### Set task
Each line that holds the word "this" counts once; report the total and nothing else.

Start Data to use

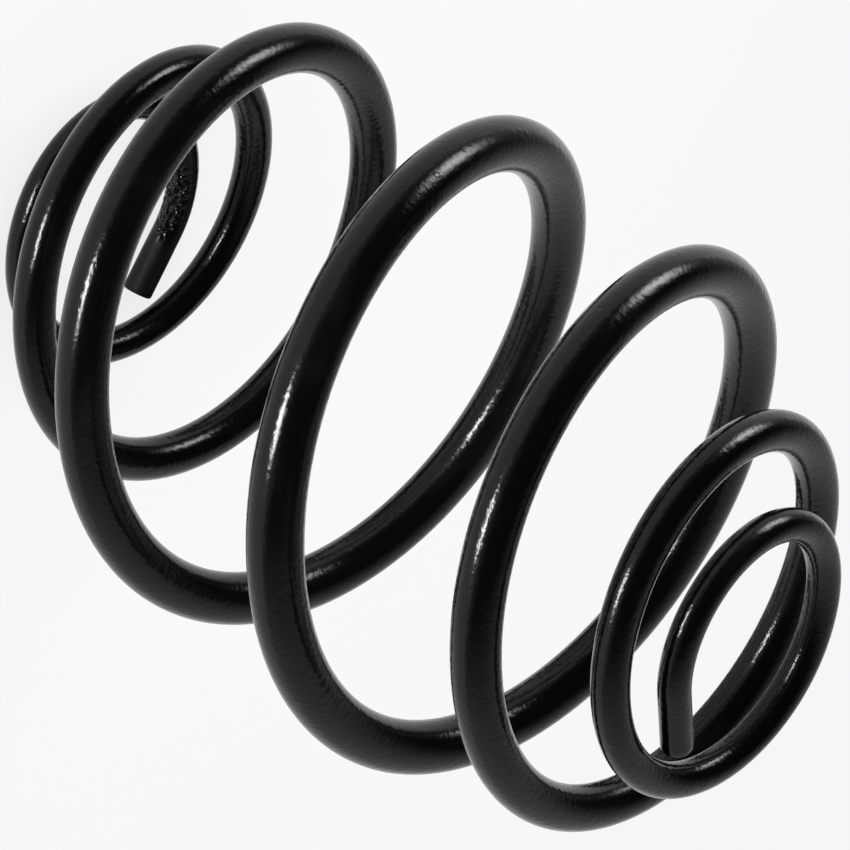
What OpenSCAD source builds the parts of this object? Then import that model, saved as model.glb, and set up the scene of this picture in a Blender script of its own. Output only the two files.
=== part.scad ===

End Data to use
Start Data to use

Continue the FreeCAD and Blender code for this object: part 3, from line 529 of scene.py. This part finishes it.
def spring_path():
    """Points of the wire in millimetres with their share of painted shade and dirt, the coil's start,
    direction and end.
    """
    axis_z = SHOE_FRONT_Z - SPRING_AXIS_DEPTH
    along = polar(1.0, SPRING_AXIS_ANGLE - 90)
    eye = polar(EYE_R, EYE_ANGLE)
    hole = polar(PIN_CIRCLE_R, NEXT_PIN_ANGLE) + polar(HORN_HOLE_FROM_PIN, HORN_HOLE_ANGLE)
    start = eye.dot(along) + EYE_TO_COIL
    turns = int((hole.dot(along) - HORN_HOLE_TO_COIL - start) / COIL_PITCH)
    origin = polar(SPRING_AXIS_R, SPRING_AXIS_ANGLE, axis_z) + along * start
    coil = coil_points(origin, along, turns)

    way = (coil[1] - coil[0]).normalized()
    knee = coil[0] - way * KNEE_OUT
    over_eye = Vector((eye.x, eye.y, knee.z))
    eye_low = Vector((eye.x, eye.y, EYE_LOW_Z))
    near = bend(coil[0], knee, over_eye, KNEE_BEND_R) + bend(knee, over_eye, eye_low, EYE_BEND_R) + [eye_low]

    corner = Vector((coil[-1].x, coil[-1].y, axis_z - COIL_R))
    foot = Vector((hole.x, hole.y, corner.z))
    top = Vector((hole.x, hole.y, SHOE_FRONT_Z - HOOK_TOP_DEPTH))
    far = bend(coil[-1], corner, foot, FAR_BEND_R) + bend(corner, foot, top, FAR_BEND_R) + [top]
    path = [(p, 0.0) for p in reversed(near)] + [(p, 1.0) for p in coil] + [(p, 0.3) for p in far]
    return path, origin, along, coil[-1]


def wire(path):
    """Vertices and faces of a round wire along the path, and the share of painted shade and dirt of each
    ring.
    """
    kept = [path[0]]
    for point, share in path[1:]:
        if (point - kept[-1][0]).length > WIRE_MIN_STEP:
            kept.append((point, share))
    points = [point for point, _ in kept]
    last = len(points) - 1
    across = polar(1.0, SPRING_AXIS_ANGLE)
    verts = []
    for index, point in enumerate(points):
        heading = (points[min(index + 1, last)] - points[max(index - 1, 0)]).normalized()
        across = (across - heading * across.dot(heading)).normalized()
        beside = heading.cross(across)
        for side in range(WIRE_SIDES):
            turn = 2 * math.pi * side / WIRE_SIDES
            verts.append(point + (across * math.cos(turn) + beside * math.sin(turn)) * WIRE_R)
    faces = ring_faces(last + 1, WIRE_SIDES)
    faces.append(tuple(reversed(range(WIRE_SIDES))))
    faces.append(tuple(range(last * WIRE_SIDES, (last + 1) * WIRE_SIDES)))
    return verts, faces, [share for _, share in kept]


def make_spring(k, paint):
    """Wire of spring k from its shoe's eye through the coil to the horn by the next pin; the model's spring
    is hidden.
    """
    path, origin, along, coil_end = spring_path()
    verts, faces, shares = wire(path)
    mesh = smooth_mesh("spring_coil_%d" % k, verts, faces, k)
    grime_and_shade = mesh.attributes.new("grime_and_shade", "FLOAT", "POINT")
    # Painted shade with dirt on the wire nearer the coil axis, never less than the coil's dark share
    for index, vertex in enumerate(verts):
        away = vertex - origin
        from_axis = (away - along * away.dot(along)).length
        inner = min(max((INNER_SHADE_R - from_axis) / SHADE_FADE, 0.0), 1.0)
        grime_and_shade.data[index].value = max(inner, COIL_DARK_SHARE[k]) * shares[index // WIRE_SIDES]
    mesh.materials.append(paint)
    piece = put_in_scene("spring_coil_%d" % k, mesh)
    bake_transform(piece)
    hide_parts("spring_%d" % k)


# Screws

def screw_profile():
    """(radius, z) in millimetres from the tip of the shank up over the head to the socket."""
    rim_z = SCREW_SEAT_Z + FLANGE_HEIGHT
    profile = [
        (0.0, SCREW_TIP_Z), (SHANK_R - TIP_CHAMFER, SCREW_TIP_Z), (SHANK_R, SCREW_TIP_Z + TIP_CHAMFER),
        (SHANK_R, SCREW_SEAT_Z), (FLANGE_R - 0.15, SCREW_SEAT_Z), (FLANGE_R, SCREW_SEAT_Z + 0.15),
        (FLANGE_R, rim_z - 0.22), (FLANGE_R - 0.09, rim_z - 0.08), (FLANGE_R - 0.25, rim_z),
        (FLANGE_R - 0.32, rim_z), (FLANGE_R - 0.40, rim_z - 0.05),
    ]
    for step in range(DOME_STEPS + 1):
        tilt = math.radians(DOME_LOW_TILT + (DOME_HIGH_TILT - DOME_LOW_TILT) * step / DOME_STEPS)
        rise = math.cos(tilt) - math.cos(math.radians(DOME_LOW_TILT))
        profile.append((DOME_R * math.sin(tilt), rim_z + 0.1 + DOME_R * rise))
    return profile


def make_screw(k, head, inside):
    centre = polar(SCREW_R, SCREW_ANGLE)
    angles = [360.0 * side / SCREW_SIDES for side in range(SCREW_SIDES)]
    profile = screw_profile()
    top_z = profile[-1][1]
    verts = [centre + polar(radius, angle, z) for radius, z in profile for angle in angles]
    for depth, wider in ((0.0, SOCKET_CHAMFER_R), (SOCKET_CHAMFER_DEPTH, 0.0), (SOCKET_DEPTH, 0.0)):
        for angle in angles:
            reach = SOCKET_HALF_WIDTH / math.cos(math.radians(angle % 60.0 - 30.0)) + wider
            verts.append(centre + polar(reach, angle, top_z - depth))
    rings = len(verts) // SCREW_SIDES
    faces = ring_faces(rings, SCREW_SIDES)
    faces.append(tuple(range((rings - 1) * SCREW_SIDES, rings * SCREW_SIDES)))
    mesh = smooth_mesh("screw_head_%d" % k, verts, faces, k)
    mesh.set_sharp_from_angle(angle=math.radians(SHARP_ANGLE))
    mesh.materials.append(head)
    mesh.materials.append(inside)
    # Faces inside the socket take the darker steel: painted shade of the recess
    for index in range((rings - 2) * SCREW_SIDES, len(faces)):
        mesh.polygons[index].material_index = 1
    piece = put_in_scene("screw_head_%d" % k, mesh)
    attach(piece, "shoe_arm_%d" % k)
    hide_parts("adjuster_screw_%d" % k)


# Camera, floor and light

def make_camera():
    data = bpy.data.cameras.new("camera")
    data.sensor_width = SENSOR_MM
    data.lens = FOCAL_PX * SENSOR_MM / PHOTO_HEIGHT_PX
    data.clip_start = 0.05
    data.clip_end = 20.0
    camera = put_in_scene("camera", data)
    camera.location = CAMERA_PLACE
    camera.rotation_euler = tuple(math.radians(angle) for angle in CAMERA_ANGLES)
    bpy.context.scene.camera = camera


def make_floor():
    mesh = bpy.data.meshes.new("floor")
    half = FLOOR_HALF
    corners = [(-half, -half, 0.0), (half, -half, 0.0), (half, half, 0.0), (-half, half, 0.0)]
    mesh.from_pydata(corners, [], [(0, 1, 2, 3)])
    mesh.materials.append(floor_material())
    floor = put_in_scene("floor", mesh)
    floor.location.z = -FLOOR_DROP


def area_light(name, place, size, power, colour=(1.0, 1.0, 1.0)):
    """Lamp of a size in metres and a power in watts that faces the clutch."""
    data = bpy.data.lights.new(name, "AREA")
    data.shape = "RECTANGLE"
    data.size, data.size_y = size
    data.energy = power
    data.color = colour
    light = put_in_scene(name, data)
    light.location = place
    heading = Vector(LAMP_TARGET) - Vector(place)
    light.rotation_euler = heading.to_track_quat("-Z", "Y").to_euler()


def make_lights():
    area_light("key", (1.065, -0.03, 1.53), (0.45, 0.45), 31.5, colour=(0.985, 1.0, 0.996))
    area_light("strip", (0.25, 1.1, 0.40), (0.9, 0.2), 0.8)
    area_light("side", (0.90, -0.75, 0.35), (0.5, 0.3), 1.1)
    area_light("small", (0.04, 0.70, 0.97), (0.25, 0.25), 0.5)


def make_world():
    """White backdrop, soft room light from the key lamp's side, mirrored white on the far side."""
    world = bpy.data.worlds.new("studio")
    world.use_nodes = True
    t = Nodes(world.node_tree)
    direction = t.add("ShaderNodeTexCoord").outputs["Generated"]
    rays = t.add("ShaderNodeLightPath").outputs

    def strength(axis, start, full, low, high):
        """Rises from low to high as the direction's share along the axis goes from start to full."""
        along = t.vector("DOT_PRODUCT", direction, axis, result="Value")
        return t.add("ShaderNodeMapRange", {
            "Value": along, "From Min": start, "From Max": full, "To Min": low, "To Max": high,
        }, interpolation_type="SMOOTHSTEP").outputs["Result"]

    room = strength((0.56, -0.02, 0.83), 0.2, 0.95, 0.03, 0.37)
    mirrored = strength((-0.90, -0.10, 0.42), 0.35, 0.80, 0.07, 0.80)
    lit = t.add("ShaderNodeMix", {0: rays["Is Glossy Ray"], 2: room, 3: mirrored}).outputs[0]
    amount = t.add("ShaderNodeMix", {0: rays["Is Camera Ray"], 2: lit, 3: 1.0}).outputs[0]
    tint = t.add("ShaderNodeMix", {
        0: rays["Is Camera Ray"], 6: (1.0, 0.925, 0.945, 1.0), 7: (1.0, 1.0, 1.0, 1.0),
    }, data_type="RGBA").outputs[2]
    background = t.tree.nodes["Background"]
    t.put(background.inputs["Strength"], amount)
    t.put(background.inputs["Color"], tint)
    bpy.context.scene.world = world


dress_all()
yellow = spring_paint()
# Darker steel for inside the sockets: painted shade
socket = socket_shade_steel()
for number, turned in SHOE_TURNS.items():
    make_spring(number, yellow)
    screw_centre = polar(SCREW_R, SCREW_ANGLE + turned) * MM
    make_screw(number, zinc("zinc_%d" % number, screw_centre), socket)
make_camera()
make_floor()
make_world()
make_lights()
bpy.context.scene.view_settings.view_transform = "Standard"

End Data to use

### The response
2